Unit 2 English Detailed
12 min readEdit on GitHub
Unit II: Mining Data Streams (English Detailed)
1. Introduction to Stream Concepts
Data streams refer to continuous, rapid, time-varying sequences of data items produced by sources such as sensors, user interactions, network traffic or financial transactions. Unlike traditional static datasets, streams cannot be stored entirely before processing; algorithms must operate in an online fashion, handling each element as it arrives and using limited memory.
Key characteristics:
- Unboundedness: Streams potentially never end. Measurements are produced indefinitely; systems are designed with back-pressure and retention policies because disk space is finite.
- High velocity: Elements arrive at a high rate, often thousands or millions per second. Throughput is typically measured in MB/s or tuples/sec and determines the choice of serialization formats and network protocols.

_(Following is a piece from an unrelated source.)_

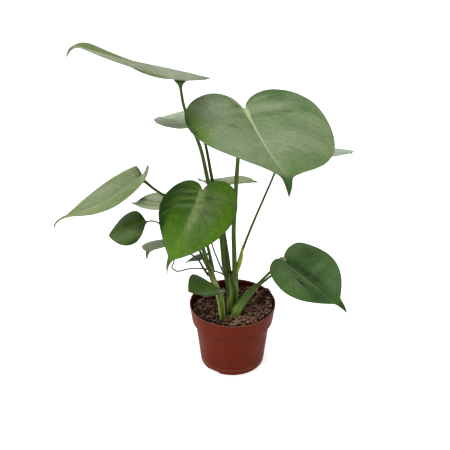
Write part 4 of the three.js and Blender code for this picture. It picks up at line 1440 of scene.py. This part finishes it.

- One-pass constraints: Each item is examined only once (or few times) due to time/memory constraints. Algorithms therefore rely on incremental updates and compact data structures (e.g., sketches) instead of full scans.
- Approximate answers: Exact computation is impossible in general; schemes produce approximate results with probabilistic guarantees. Trade-offs between accuracy, memory and latency are a central design consideration.

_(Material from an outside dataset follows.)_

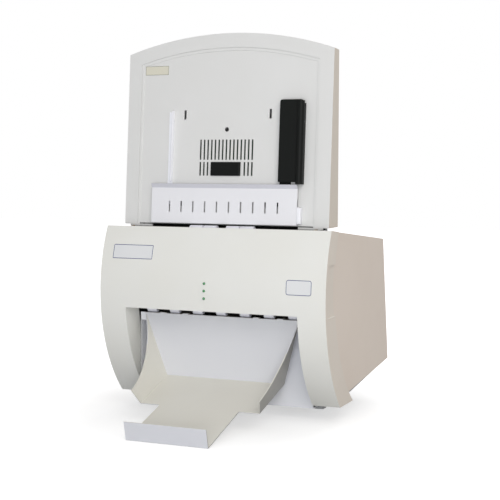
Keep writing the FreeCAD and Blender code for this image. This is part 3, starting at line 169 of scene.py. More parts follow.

Understanding these qualities is essential for mining data streams effectively. Real-world systems like Twitter’s fire‑hose or financial tick feeds embody all of these characteristics, driving the need for specialized processing frameworks.
Illustrative example: A network monitoring system generates a stream of packet headers. An intrusion detection operator filters suspicious IPs (filtering), maintains counts of distinct sources (distinct counting), and triggers an alert if a high‑volume anomaly is detected.

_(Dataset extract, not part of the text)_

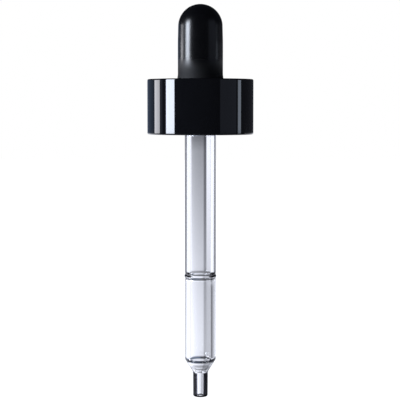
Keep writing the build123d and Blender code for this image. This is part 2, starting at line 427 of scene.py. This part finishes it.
def bulb_outline():
    dome_centre = BULB_TOP - DOME_RADIUS
    foot_top = COLLAR_TOP + FOOT_HEIGHT
    flare = FOOT_RADIUS - BULB_RADIUS
    flare_radius = (flare**2 + FOOT_HEIGHT**2) / (2 * flare)
    flare_turn = degrees(atan2(FOOT_HEIGHT, flare_radius - flare))
    flange_top = FLANGE_BOTTOM + FLANGE_THICKNESS
    cavity_radius = BULB_RADIUS - BULB_WALL
    cavity_centre = BULB_TOP - DOME_WALL - cavity_radius
    rim = FLANGE_RADIUS - FLANGE_EDGE
    points = arc((0, dome_centre), DOME_RADIUS, 90, 0, steps=48)
    points += run((DOME_RADIUS, dome_centre), (BULB_RADIUS, dome_centre - BODY_FLARE), hold=STRAIGHT_HOLD)
    points += run((BULB_RADIUS, dome_centre - BODY_FLARE), (BULB_RADIUS, foot_top), hold=STRAIGHT_HOLD)
    points += arc((BULB_RADIUS + flare_radius, foot_top), flare_radius, 180, 180 + flare_turn)
    points += run((FOOT_RADIUS, COLLAR_TOP), (FOOT_RADIUS, flange_top))
    points += run((FOOT_RADIUS, flange_top), (rim, flange_top))
    points += run((rim, flange_top), (FLANGE_RADIUS, flange_top - FLANGE_EDGE))
    points += run((FLANGE_RADIUS, flange_top - FLANGE_EDGE), (FLANGE_RADIUS, FLANGE_BOTTOM))
    points += run((FLANGE_RADIUS, FLANGE_BOTTOM), (GRIP_RADIUS, FLANGE_BOTTOM))
    points += run((GRIP_RADIUS, FLANGE_BOTTOM), (GRIP_RADIUS, GRIP_TOP), parts=6)
    points += run((GRIP_RADIUS, GRIP_TOP), (cavity_radius, GRIP_TOP + GRIP_CHAMFER))
    points += run((cavity_radius, GRIP_TOP + GRIP_CHAMFER), (cavity_radius, cavity_centre), parts=8)
    return points + arc((0, cavity_centre), cavity_radius, 0, 90, steps=24)


bulb = lathe("rubber_bulb", bulb_outline(), closed=False)
dress(bulb, rubber())
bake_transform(bulb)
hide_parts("bulb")


# ---- glass pipette ----

BORE_RADIUS = 2.5
RING_HEIGHT, RING_PITCH = 28.35, 0.5
RING_BEAD, RING_GROOVE, BORE_RIDGE = 0.1, 0.06, 0.1
SHOULDER_HEIGHT, SHOULDER_ANGLE, SHOULDER_ROUND = 9.1, 32.0, 1.0
NECK_RADIUS, TIP_RADIUS = 1.76, 1.72
NECK_BORE, TIP_BORE = 1.0, 0.78
BORE_DROP = 0.35
TIP_EDGE = 0.35
NECK_HEIGHT = 5.7  # straight part, above the tip
UPPER_GROOVE, LOWER_GROOVE = RING_HEIGHT + RING_PITCH, RING_HEIGHT - RING_PITCH
TUBE_OUTSIDE, NECK_OUTSIDE = BORE_RADIUS + 0.3, NECK_BORE + 0.25  # from here out, past the bore
ABOVE_GLASS = 90.0
LINE_SOFT = 0.08
# painted shade at the glass's edges: radius from which, heights between which, and facing between which the
# glass is painted dark
PAINTED_EDGE_SHADE = (
    (TUBE_OUTSIDE, UPPER_GROOVE, ABOVE_GLASS, 0.45, 0.59),
    (NECK_OUTSIDE, 0.2, NECK_HEIGHT, 0.06, 0.14),
)
# painted shade lines: radius from which and heights between which the glass is painted darker, and share of
# full dark
PAINTED_LINE_SHADE = (
    (TUBE_OUTSIDE, UPPER_GROOVE - 0.2, UPPER_GROOVE + 0.25, 0.9),
    (TUBE_OUTSIDE, LOWER_GROOVE - 0.15, LOWER_GROOVE + 0.1, 0.75),
    (NECK_OUTSIDE, NECK_HEIGHT + 0.8, NECK_HEIGHT + 1.3, 0.6),
    (0.0, -0.1, 0.3, 1.0),
)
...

2. Stream Data Model and Architecture
The stream data model formalizes a stream as a sequence (a_1, a_2, a_3,\ldots) of elements from a domain. Each element may be a scalar, tuple, or complex object with timestamp, key, and payload.
Architecture
A typical stream processing architecture consists of:
- Sources/Producers: Sensors, logs, click trackers, financial feeds. These may push data to brokers or expose REST endpoints.
- Ingestion layer: Systems like Kafka, Flume, or Kinesis buffer and batch the incoming events. They provide durability and allow multiple consumers to subscribe independently.
- Processing engines: Frameworks such as Apache Storm, Spark Streaming, Flink execute user-defined computations. They may support APIs in Java, Scala, Python or SQL.
- Storage: Frequently results are written to fast stores (Redis, Cassandra) for low-latency access or to long-term storage (HDFS, S3) for historical analysis.
- Output/Sinks: Dashboards, alerts, machine learning models or external services that consume processed outputs.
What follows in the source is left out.